Estudando os alvores do convento de São Domingos
Arcarias góticas de acesso à sala do capítulo, sobrepostas pela escadaria moderna do convento de São Domingos de Guimarães
Foi realizada no corrente mês de Julho a intervenção arqueológica no antigo convento de São Domingos de Guimarães, que aqui tínhamos anunciado. Os trabalhos inserem-se no conjunto de melhoramentos que a Sociedade Martins Sarmento tem vindo a realizar no seu Museu Arqueológico, começando com as obras no piso superior do claustro, ainda em 2019, e no corrente ano a intervenção no piso inferior, com arranjo do pavimento das três alas cobertas, pintura das paredes e teto e conservação da ala Norte da arcaria do claustro, desprotegida pela inexistência de um piso superior deste lado.
As obras a realizar permitirão uma circulação mais cómoda no espaço do Museu, mas também uma reorganização das peças expostas, que integram, neste piso, mais de duzentos elementos da "Secção de Epigrafia Latina e Escultura Antiga".

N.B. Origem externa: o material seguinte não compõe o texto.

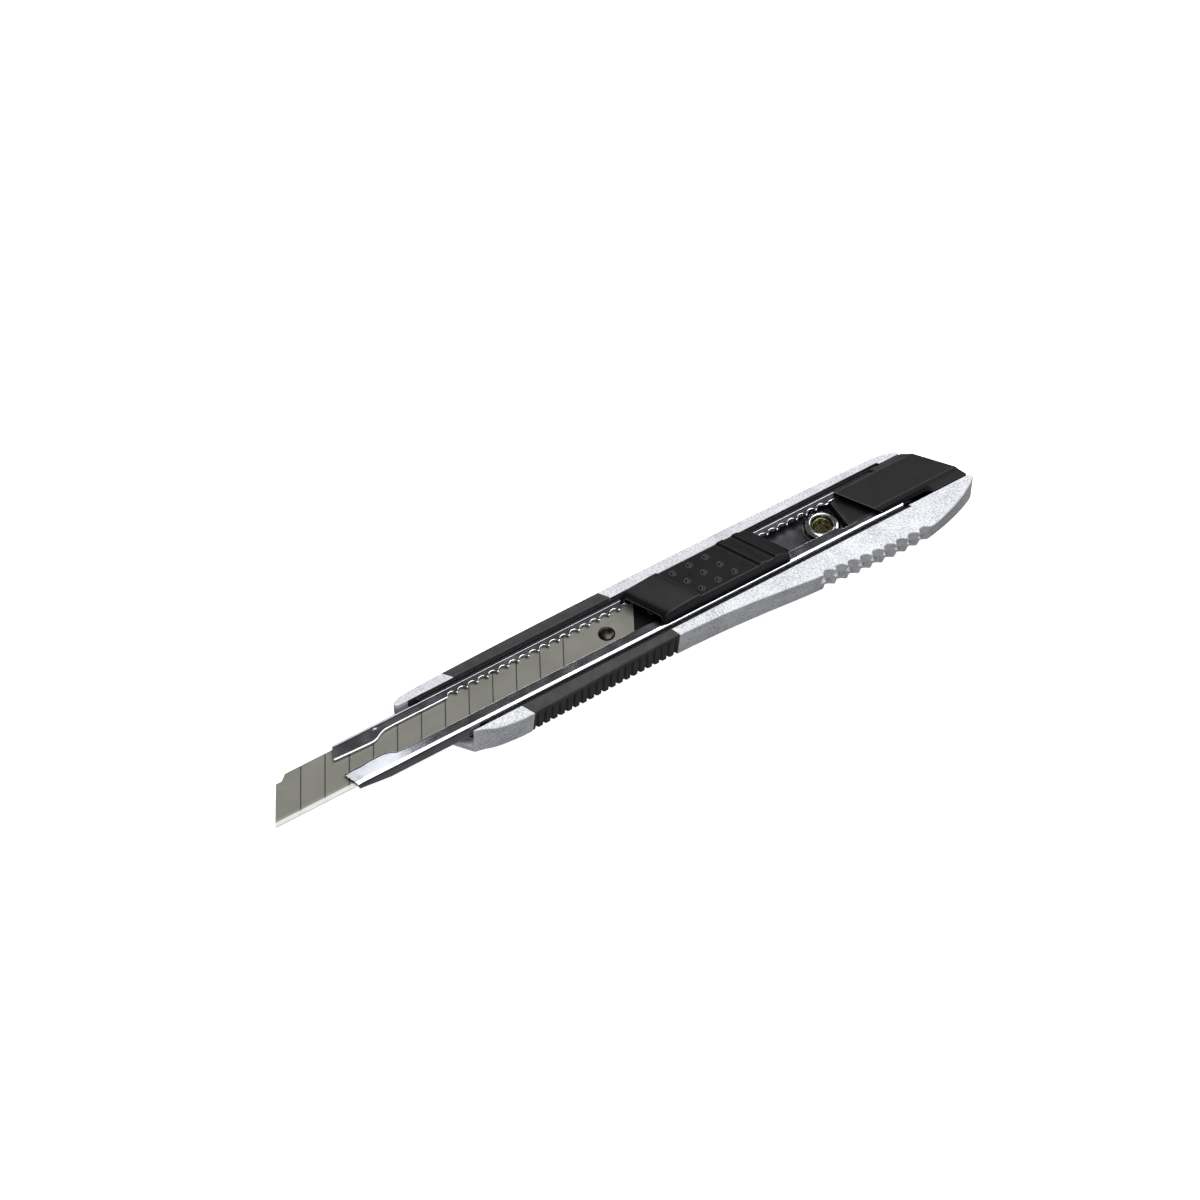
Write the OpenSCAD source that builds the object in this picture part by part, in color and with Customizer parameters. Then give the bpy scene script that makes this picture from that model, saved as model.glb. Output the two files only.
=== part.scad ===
// Snap-off utility knife: a die-cast handle with two rubber grips, a folded steel blade
// channel with a ratchet edge, a sliding blade with its lock, and a pull-off end cap.
// X runs from the mouth to the butt, +Y is the blade's spine side, -Y its cutting side,
// and Z rises from the flat underside. Places along the knife are counted from the
// channel's mouth; shifted() then moves them so that X = 0 is under the middle of the handle.

/* [Blade] */
// Width of the blade
blade_w = 9; // [8:0.1:12]
// Thickness of the blade
blade_t = 0.38; // [0.3:0.02:0.5]
// Distance from one score line to the next
segment_pitch = 5; // [4:0.1:6]
// Length that stands out of the mouth at rest
blade_out = 17.1; // [10:0.1:22]
// Angle between a score line and the cutting edge
score_angle = 60; // [52:1:70]
// Width of the ground bevel
bevel_w = 1.2; // [0.8:0.1:1.8]
// Width of a score line
score_w = 0.22; // [0.1:0.02:0.4]
// Depth of a score line
score_depth = 0.1; // [0.05:0.01:0.15]
// Diameter of the hole over the peg
blade_hole_d = 3.2; // [2.4:0.1:3.8]
// Unscored tail, from the last score line to the blade's end
blade_tail = 15.2; // [13:0.1:18]

/* [Channel] */
// Length of the folded steel channel
channel_len = 117; // [97:1:145]
// Height of the channel, outside
channel_h = 3; // [2.6:0.1:4]
// Thickness of its steel sheet
sheet = 0.5; // [0.4:0.05:0.6]
// Outside radius of its bends
bend_r = 0.9; // [0.8:0.05:1.1]
// Gap between the blade and each side wall
blade_side_play = 0.15; // [0.1:0.05:0.3]
// Gap between the blade and the lips over it
blade_top_play = 0.27; // [0.15:0.01:0.4]
// Width of the lip over the cutting edge
edge_lip = 2.6; // [2:0.1:3]
// Width of the lip over the spine, at the tips of the ratchet
spine_lip = 2.3; // [2:0.1:2.6]
// Extra width of both lips at the mouth
mouth_lip = 1.1; // [0.6:0.1:1.4]
// Length of the wide part of the lips
mouth_lip_len = 7.3; // [5:0.1:9]
// How far the lips' inner corners reach past the side walls
mouth_rake = 1.3; // [0.5:0.1:2]
// Length of the floor's ramp up to the blade at the mouth
mouth_ramp = 6.2; // [4:0.1:7]

/* [Ratchet] */
// Distance from one notch to the next
notch_pitch = 2.16; // [2.06:0.01:2.6]
// Radius of a notch
notch_r = 0.95; // [0.8:0.01:1]
// Depth of a notch
notch_depth = 0.75; // [0.5:0.01:0.85]
// Place of the first notch
first_notch = 23.8; // [22:0.1:26]

/* [Handle] */
// Thickness of the casting's floor
floor_t = 1.6; // [1.3:0.1:2.4]
// Height of the cradle under the channel
cradle_t = 2; // [1.6:0.1:3]
// Thickness of the cradle's sides
cradle_side = 0.7; // [0.5:0.05:1]
// Height of the casting's inner edge above the channel
casting_rise = 0.3; // [0.1:0.05:0.6]
// Place of the casting's front edge on the centre line
casting_front = 18.4; // [16:0.1:22]
// Length of the handle behind the channel, on the centre line
butt_len = 10; // [8:0.1:14]
// Slant of the butt and the front edge
handle_slant = 36.8; // [30:0.1:42]
// Fall of the top faces towards the outside
top_fall = 14; // [5:1:20]
// Distance from one finger scallop to the next
scallop_pitch = 2.59; // [2.45:0.01:3]
// Radius of a finger scallop
scallop_r = 1.26; // [1.1:0.01:1.4]
// Number of finger scallops
scallop_count = 9; // [5:1:10]

/* [Grips] */
// Length of the grip on the cutting side
edge_grip_len = 32.2; // [26:0.1:36]
// Length of the grip on the spine side
spine_grip_len = 34.1; // [28:0.1:38]
// Slant of the grips' ends
grip_slant = 26.5; // [15:0.5:32]
// Metal left inside a grip
grip_core = 0.8; // [0.6:0.05:1.1]
// Thickness of the rubber over the metal's top
grip_top = 1.3; // [1:0.05:1.6]
// Distance from one rib to the next
rib_pitch = 1.57; // [1.4:0.01:2]
// Width of the groove between two ribs
rib_groove_w = 0.45; // [0.3:0.05:0.6]
// Depth of the groove between two ribs
rib_groove_depth = 0.5; // [0.3:0.05:0.7]

/* [Slider] */
// Length of the thumb piece on the centre line
slider_len = 28.3; // [26:0.1:30]
// Height of its middle above the channel
slider_h = 3; // [2.4:0.1:3.8]
// Width across its foot, less than the channel by this on each side
slider_inset = 0.5; // [0.4:0.05:0.9]
// Narrowing of each side towards the top
slider_lean = 0.42; // [0.2:0.02:0.8]
// Slant of its ends and steps
slider_slant = 26.5; // [15:0.5:30]
// Diameter of the peg that hooks the blade
peg_d = 3; // [2.3:0.1:3.1]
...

O arranjo do pavimento justificou a realização de valas de sondagem prévias no sentido de perceber se as obras poderiam vir a afetar vestígios arqueológicos conservados sob o piso atual. Já a pintura das paredes motivou um registo dos alçados tal como se encontram.
Os trabalhos de escavação não revelaram espólio ou estruturas relevantes, incidindo sobre camadas de aterro e regularização recentes, com uma quantidade abundante de materiais de construção datáveis dos séculos XIX e XX. No entanto e pese embora o facto de serem camadas de revolvimento, foi possível recuperar elementos como fragmentos de louças, alguma faiança e azulejo, datáveis dos séculos XVIII e XIX, associados a um período em que o convento ainda estava em funcionamento. Mais interessantes são os poucos fragmentos de cerâmica datáveis dos séculos XIV/XV, testemunhos dos primeiros tempos de existência do mosteiro.
Contudo, o registo das paredes não rebocadas irá permitir uma esquematização dos espaços funcionais do convento na época em que primeiramente foi edificado. Embora os elementos registados se encontrem à vista há décadas (depois da remoção dos rebocos em meados do século XX) nunca tinham sido identificados numa perspetiva de estudo do espaço que, destinado à salvaguarda de bens patrimoniais, é também ele um monumento, a que se deve atribuir um carater singular.
De facto, são ainda visíveis os vestígios da original casa do capítulo, que estaria localizada a leste do claustro, abrindo para este através de um conjunto formado por um grande arco quebrado, ladeado por dois prováveis janelões, também ogivais. A localização do capítulo, bem como a solução de acesso, são idênticas à do mosteiro da Batalha, monumento que partilha outras características com São Domingos de Guimarães, sugerindo uma integração plena deste nos conceitos arquitetónicos e artísticos dos finais do século XIV. Também da sala do capítulo se identificou um provável arcossólio gótico.
Este espaço seria, na Idade Moderna, eventualmente no século XVII, reconvertido em espaço de escadaria, com acesso a um piso superior do claustro construído nesta fase e, num piso intermédio, o acesso à antiga capela de Nossa Senhora das Angústias. Foram assim refeitos os acessos do claustro para este compartimento, com portas mais baixas, condicionadas pelo piso superior, mas mantendo entaipados os arcos góticos originais, ainda visíveis.
A realização das obras, que deverá acontecer nas próximas semanas, terá também o necessário acompanhamento arqueológico, permitindo assim obter novos conhecimentos sobre este antigo convento dominicano.